Whitey Ford

Whitey Ford
Born: October 21 1928 (1928-10-21) (age 89)
New York, New York
Batted: Left Threw: Left
MLB debut
July 1, 1950
for the New York Yankees
Final game
May 21, 1967
for the New York Yankees
Career statistics
Win-Loss record     236-106
Earned run average     2.75
Strikeouts     1,956
  • New York Yankees (1950-1967)
Career highlights and awards
  • 8x All-Star selection (1954, 1955, 1956, 1958, 1959, 1960, 1961, 1964)
  • 6x World Series champion (1950, 1953, 1956, 1958, 1961, 1962)
  • 1961 Cy Young Award
  • 1961 World Series MVP
  • 3x AL TSN Pitcher of the Year (1955, 1961, 1963)
  • 1961 Babe Ruth Award
  • New York Yankees #16 retired
Member of the National
Empty Star.svg Baseball Hall of Fame Empty Star.svg
Elected     1974
Vote     77.81 percent

Edward Charles "Whitey" Ford (October 21, 1928 - ) is a former Major League Baseball pitcher who spent his entire 18-year career playing for the New York Yankees. Besides "Whitey," his nicknames included "Slick" and "Chairman of the Board."

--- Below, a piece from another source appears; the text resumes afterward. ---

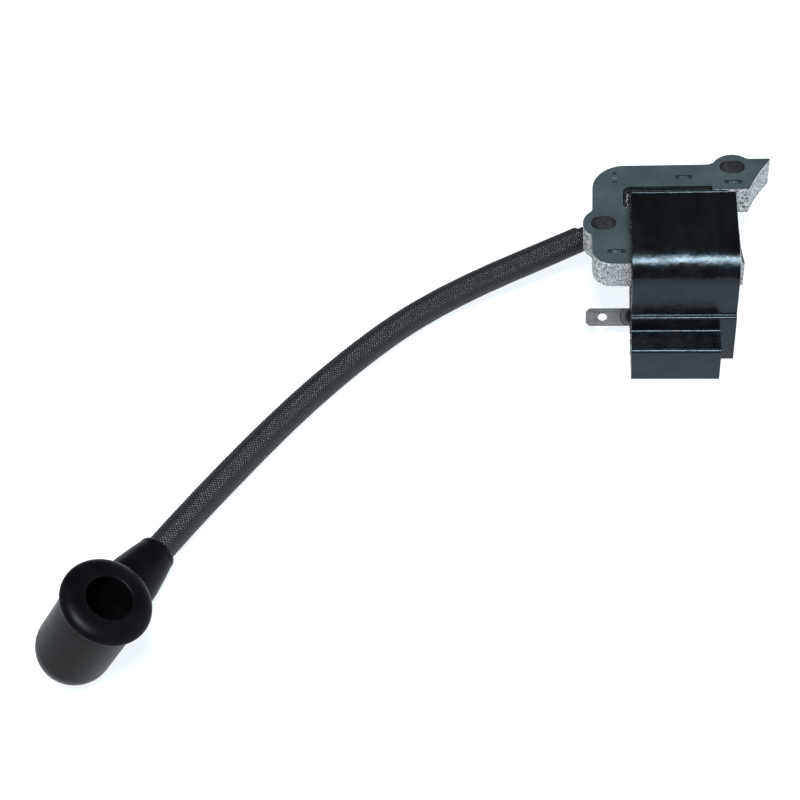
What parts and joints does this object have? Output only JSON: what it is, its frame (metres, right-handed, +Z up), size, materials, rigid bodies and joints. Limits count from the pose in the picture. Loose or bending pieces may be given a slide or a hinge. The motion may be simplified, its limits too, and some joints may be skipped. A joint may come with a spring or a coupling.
{
  "type": "ignition coil",
  "caption": "Small-engine ignition coil: laminated core with slotted ears, moulded coil housing, blade terminal, braided high-tension lead and elbow plug boot.",
  "frame": {"origin": "centre of the module's footprint (core, housing and terminal), on the surface it rests on", "axes": "+X along the core's yoke towards its poles, +Y from the lower limb towards the yoke, +Z up, normal to the laminations"},
  "size_m": [0.1771, 0.157, 0.0344],
  "materials": {
    "core_steel": "satin blued lamination steel, bare sheared edges",
    "housing_plastic": "glossy moulded black",
    "potting": "rough cast resin",
    "bobbin_plastic": "moulded natural",
    "winding_copper": "enamelled copper wire",
    "board": "solder resist",
    "component_black": "moulded epoxy",
    "component_tan": "dipped coating",
    "component_red": "dipped coating",
    "terminal_steel": "plated",
    "lead_rubber": "matt",
    "braid": "woven sleeve",
    "boot_rubber": "satin moulded",
    "spring_steel": "bright wire"
  },
  "bodies": {
    "module": {"core_stack": "core_steel", "coil_housing": "housing_plastic", "potting_compound": "potting", "primary_bobbin": "bobbin_plastic", "secondary_bobbin": "bobbin_plastic", "primary_winding": "winding_copper", "secondary_winding_1": "winding_copper", "secondary_winding_2": "winding_copper", "secondary_winding_3": "winding_copper", "circuit_board": "board", "switching_transistor": "component_black", "trigger_transistor": "component_black", "flyback_diode": "component_black", "base_resistor": "component_tan", "timing_resistor": "component_tan", "timing_capacitor": "component_red", "kill_terminal": "terminal_steel", "ground_strap": "terminal_steel", "ht_pin": "terminal_steel", "lead_conductor": "winding_copper", "lead_insulation": "lead_rubber", "lead_sleeve": "braid", "lead_seal": "lead_rubber"},
    "boot": {"plug_boot": "boot_rubber", "boot_spring": "spring_steel"}
  },
  "joints": [
    {"name": "boot_swivel", "type": "hinge", "parent": "module", "child": "boot", "pos_m": [-0.14286, -0.11761, 0.00936], "axis": [0.4424, 0.8912, -0.0999], "range_deg": [-100, 50]}
  ]
}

Ford holds the record for most wins in Yankee history, and is best known by baseball fans for his low earned run average. His lifetime winning percentage was .690, he played in 11 World Series and set the record for most consecutive scoreless innings in the series.


Off the mound, Ford's carousing with Mickey Mantle and Billy Martin was legendary, and he, in many ways, symbolizes the excesses and good fortunes of the Yankees of the 1950s and 1960s.

Early life

Whitey Ford was born Edward Charles Ford on October 21, 1928, in New York City. At the age of five, his family moved to Astoria, a neighborhood of Queens in New York City, located just a few miles from Yankee Stadium. Although Ford was born during the Great Depression, he did not feel its impact. Ford was the only son of Jim Ford, an employee of Consolidated Edison, a power supply service, and his wife, a bookkeeper.[1] Ford's neighborhood consisted mainly of families that had migrated from Ireland, Italy, or Poland.

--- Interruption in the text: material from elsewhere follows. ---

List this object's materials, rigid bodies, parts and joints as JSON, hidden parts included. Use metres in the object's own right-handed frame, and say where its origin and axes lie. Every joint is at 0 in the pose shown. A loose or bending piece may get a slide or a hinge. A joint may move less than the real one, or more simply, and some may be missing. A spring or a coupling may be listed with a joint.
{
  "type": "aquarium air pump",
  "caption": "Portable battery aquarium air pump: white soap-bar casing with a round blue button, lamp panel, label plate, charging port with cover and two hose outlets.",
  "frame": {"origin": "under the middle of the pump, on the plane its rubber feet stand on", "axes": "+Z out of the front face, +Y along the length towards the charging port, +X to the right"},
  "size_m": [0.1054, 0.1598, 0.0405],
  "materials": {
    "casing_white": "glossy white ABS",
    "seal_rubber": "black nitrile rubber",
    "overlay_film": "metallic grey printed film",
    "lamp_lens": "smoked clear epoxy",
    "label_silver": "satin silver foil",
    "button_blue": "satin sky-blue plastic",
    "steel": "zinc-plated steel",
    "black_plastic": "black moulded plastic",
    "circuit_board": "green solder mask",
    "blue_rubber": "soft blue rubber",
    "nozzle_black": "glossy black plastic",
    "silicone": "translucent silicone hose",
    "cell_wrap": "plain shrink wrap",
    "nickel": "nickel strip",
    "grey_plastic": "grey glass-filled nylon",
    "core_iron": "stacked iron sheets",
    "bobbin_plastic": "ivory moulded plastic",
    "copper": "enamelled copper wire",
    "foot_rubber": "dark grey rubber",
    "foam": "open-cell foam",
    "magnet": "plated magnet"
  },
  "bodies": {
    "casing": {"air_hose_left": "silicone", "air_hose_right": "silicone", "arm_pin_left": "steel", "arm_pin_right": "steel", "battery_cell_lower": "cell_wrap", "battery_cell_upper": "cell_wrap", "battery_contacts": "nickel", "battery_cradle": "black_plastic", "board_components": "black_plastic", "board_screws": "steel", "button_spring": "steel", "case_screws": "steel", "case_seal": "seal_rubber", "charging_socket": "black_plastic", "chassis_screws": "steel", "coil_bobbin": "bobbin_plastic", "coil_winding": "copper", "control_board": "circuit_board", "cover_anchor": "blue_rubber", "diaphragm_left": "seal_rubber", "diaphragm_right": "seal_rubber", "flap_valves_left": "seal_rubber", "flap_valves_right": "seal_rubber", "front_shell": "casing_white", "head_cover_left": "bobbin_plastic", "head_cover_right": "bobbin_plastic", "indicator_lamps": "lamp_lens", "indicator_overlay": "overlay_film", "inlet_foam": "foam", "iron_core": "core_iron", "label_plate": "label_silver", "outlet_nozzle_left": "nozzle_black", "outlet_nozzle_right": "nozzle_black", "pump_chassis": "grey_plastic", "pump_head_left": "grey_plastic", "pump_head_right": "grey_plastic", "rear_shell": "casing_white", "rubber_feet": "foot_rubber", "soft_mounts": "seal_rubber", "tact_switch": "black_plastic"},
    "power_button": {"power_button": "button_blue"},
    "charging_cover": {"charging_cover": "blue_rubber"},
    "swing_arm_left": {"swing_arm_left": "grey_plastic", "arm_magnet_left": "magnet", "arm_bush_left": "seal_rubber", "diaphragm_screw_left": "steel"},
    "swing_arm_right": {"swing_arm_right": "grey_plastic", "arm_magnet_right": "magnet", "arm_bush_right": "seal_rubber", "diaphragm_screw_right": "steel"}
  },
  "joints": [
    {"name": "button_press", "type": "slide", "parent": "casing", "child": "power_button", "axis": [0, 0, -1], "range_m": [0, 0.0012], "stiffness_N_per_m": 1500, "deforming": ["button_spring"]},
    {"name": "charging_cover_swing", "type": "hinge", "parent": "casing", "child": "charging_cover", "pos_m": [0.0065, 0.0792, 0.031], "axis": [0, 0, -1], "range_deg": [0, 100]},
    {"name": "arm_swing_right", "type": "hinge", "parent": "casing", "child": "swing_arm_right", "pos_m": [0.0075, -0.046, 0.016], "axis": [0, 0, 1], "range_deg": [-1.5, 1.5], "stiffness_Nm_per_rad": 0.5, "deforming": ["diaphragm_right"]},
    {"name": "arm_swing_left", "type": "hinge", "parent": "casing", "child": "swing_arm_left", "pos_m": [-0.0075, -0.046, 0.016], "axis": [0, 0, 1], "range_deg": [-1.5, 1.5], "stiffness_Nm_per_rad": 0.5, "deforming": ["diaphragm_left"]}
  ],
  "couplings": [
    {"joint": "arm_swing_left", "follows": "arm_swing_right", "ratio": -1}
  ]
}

Ford stated in his book, "It was a close-knit community, kind of like one big family."[2] His neighborhood was often so congested that it was easy to gather kids for different sports—baseball, stickball, and football being the most commonly played. Growing up, Ford was in the shadows of not one, but three great baseball teams: The Brooklyn Dodgers, New York Giants, and the New York Yankees. He had been exposed mainly to the Yankees, often attending games at Yankee Stadium with his uncle. At the age of 13, he, along with his friends, formed an amateur baseball team called the 34th Avenue Boys. Five years later, he earned a spot on his high school baseball team, the Manhattan Aviation.

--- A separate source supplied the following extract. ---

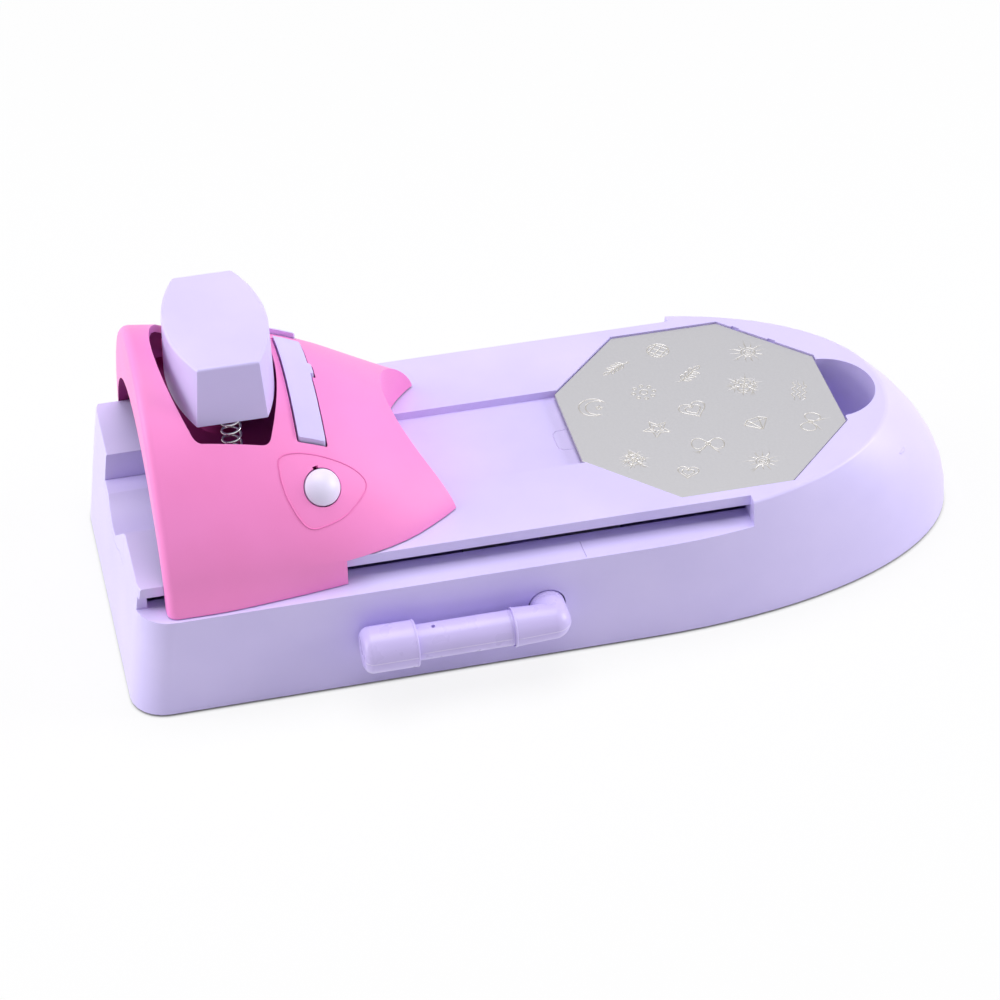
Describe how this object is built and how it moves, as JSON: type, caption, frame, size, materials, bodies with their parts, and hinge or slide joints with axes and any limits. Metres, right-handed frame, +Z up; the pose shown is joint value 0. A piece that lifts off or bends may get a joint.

Ford was signed by the New York Yankees as an amateur free agent in 1947, and played his entire career in a Yankees uniform. Ford claims, "I've been a Yankee for fifty-three years, and I'll be a Yankee forever."[1] He was given the nickname "Whitey" while in the minor leagues for his exceptionally blond hair.

Pitching career

Ford began his Major League Baseball career on July 1, 1950, with the Yankees and made a spectacular debut, winning his first nine decisions before losing a game in relief. Ford received a handful of lower-ballot Most Valuable Player votes despite throwing just 112 innings, and was voted the AL Rookie of the Year by the Sporting News.

In 1951 and 1952, he served in the U.S. Army during the Korean War. He rejoined the Yankees for the 1953 season, and the Yankee "Big Three" pitching staff became a "Big Four," as Ford joined Allie Reynolds, Vic Raschi, and Eddie Lopat.

Eventually, Ford went from the No. 4 pitcher on a great staff to the universally acclaimed No. 1 pitcher of the Yankees, becoming known as the "Chairman of the Board" for his ability to remain calm and in command during high-pressure situations. He was also known as "Slick" for his craftiness on the mound, which was essential because he did not have an overwhelming fastball. His ability to throw several other pitches effectively gave him pinpoint control. Nonetheless, Ford was an effective strikeout pitcher for his time, tying the then-AL record for six consecutive strikeouts in 1956, and again in 1958. Ford pitched two consecutive one-hit games in 1955, to tie a record held by several pitchers.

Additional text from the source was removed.